Start of Material for the task
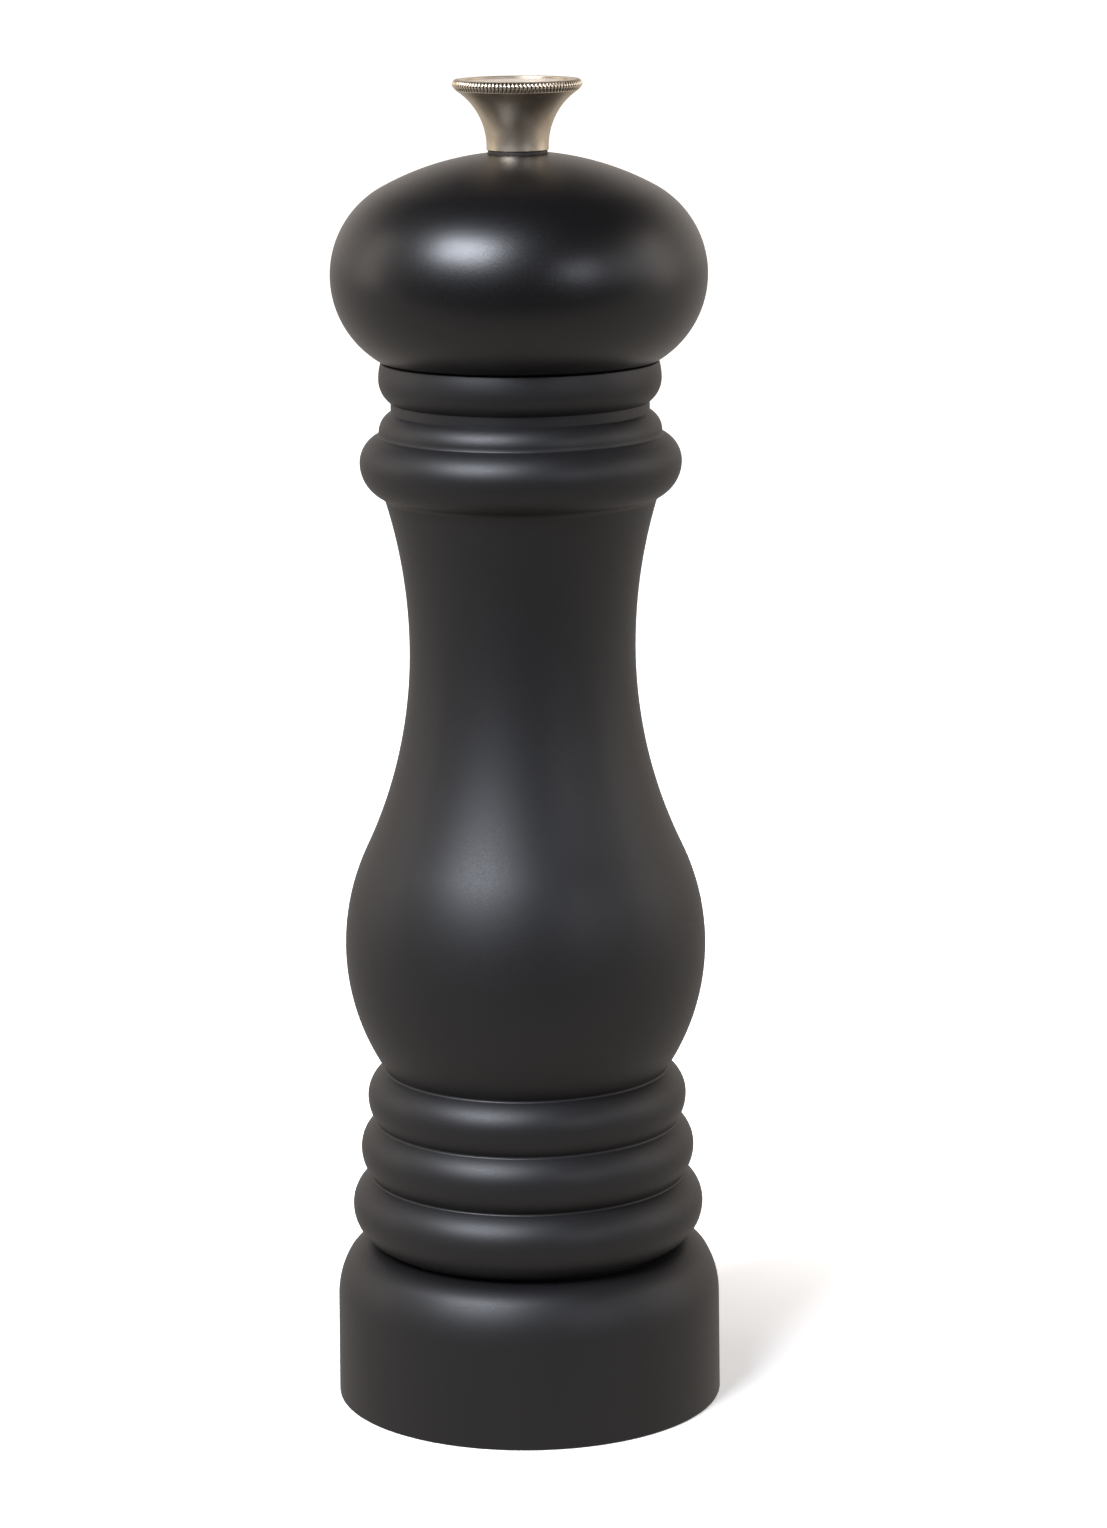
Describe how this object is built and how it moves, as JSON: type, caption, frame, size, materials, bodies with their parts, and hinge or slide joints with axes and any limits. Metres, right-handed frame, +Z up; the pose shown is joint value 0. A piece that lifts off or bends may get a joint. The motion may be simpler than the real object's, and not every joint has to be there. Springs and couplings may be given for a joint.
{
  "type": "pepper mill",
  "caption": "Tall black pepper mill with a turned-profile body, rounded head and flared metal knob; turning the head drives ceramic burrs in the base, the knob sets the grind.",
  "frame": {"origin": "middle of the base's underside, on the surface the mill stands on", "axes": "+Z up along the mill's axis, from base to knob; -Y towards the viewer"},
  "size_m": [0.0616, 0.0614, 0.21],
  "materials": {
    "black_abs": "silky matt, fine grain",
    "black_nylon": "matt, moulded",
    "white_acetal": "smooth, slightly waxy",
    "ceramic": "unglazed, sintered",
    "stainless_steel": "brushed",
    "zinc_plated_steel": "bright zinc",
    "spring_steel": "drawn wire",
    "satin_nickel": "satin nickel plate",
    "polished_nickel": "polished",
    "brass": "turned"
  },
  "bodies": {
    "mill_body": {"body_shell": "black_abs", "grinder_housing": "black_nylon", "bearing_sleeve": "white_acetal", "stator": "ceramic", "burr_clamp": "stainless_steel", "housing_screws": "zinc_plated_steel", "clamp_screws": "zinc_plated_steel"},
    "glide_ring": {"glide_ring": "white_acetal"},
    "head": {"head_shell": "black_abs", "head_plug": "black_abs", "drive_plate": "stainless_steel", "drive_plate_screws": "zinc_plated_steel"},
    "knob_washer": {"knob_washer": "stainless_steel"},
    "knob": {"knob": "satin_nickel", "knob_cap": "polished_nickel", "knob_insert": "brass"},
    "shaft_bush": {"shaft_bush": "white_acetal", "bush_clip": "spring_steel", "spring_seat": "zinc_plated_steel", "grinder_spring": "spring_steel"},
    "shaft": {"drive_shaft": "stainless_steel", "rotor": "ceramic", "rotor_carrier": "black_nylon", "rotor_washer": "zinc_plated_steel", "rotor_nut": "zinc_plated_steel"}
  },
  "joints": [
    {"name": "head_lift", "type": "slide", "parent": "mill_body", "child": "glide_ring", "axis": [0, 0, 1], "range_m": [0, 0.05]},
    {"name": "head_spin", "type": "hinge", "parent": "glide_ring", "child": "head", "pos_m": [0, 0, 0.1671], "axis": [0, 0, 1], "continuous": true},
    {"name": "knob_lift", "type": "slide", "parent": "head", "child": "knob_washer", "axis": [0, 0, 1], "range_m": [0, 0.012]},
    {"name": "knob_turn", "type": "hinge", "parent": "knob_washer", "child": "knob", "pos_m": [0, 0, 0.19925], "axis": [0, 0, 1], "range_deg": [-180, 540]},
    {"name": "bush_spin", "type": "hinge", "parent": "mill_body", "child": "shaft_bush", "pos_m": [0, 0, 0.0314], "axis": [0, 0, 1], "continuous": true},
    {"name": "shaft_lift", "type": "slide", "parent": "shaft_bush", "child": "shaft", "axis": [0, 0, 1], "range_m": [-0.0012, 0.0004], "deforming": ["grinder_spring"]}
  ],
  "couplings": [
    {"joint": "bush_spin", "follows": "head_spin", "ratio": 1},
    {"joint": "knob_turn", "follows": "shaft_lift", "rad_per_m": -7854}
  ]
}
End of Material for the task
Start of Material for the task
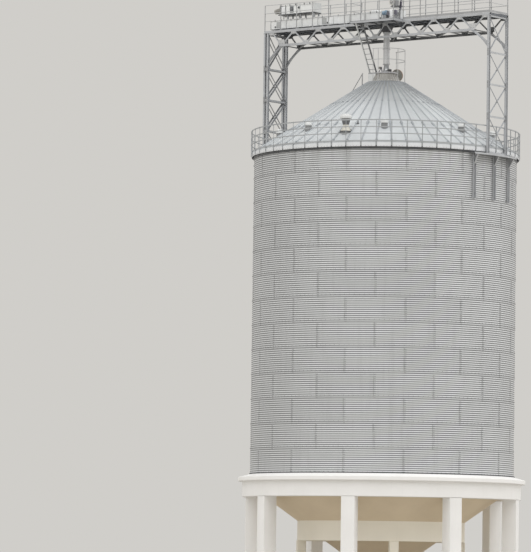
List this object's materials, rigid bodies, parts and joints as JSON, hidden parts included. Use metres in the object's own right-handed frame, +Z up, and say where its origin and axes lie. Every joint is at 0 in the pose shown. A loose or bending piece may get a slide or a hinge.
End of Material for the task
Start of Material for the task
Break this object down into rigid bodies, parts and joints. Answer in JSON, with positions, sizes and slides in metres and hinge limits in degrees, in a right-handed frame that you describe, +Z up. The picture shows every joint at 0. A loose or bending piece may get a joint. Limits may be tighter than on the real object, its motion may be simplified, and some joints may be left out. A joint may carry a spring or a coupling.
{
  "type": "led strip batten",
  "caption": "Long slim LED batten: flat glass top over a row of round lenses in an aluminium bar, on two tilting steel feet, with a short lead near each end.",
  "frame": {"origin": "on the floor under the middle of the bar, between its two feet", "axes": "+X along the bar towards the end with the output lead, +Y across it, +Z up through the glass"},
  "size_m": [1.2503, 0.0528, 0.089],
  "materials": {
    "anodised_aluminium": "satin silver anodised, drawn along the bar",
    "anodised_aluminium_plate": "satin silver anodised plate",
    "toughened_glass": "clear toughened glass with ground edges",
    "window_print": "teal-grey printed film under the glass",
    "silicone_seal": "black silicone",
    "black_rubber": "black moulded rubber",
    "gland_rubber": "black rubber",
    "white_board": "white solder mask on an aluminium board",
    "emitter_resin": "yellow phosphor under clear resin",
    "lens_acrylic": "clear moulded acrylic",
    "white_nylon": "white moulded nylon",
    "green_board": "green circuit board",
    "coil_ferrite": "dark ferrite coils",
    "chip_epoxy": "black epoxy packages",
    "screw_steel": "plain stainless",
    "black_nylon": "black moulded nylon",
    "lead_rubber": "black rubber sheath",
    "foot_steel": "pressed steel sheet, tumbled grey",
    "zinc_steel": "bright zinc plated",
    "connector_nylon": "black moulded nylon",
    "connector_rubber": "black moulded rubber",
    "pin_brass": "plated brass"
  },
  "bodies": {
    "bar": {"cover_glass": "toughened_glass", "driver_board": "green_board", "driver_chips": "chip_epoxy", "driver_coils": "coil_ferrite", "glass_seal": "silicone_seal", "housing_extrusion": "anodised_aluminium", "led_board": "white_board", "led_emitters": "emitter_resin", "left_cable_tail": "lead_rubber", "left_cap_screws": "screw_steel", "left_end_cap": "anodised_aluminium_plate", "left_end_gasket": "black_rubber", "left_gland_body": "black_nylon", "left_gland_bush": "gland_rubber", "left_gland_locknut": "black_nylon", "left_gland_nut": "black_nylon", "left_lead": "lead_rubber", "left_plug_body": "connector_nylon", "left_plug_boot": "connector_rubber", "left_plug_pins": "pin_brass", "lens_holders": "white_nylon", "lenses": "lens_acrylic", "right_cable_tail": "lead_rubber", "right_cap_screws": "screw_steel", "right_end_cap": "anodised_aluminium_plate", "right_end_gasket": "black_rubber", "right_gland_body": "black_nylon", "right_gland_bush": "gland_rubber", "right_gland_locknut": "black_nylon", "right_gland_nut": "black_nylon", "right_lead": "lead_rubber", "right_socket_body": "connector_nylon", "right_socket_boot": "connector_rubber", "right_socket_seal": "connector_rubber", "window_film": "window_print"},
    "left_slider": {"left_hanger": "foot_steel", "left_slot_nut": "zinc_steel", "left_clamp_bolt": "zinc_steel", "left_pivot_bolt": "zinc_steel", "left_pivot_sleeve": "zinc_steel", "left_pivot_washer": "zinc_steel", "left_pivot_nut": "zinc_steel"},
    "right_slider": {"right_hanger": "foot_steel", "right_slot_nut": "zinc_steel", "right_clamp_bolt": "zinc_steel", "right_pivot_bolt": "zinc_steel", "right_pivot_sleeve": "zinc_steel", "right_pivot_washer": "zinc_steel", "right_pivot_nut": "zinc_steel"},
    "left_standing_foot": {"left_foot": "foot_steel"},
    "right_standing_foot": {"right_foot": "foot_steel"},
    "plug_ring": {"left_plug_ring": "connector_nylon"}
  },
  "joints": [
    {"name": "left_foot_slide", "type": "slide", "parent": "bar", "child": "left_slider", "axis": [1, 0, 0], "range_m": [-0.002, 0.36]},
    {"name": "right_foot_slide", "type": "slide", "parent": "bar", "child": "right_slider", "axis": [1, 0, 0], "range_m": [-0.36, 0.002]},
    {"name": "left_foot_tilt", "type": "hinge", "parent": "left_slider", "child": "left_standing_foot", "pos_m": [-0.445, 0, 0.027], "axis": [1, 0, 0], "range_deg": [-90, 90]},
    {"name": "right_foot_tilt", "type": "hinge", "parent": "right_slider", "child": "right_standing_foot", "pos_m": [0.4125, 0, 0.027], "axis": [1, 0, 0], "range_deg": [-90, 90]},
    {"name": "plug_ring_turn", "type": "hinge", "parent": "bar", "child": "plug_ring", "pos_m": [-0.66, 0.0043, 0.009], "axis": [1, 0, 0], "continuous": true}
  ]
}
End of Material for the task
*Exercise brief*.
Extract, from the material above, each line holding the word "handed".

*The solution*.
Describe how this object is built and how it moves, as JSON: type, caption, frame, size, materials, bodies with their parts, and hinge or slide joints with axes and any limits. Metres, right-handed frame, +Z up; the pose shown is joint value 0. A piece that lifts off or bends may get a joint. The motion may be simpler than the real object's, and not every joint has to be there. Springs and couplings may be given for a joint.
List this object's materials, rigid bodies, parts and joints as JSON, hidden parts included. Use metres in the object's own right-handed frame, +Z up, and say where its origin and axes lie. Every joint is at 0 in the pose shown. A loose or bending piece may get a slide or a hinge.
Break this object down into rigid bodies, parts and joints. Answer in JSON, with positions, sizes and slides in metres and hinge limits in degrees, in a right-handed frame that you describe, +Z up. The picture shows every joint at 0. A loose or bending piece may get a joint. Limits may be tighter than on the real object, its motion may be simplified, and some joints may be left out. A joint may carry a spring or a coupling.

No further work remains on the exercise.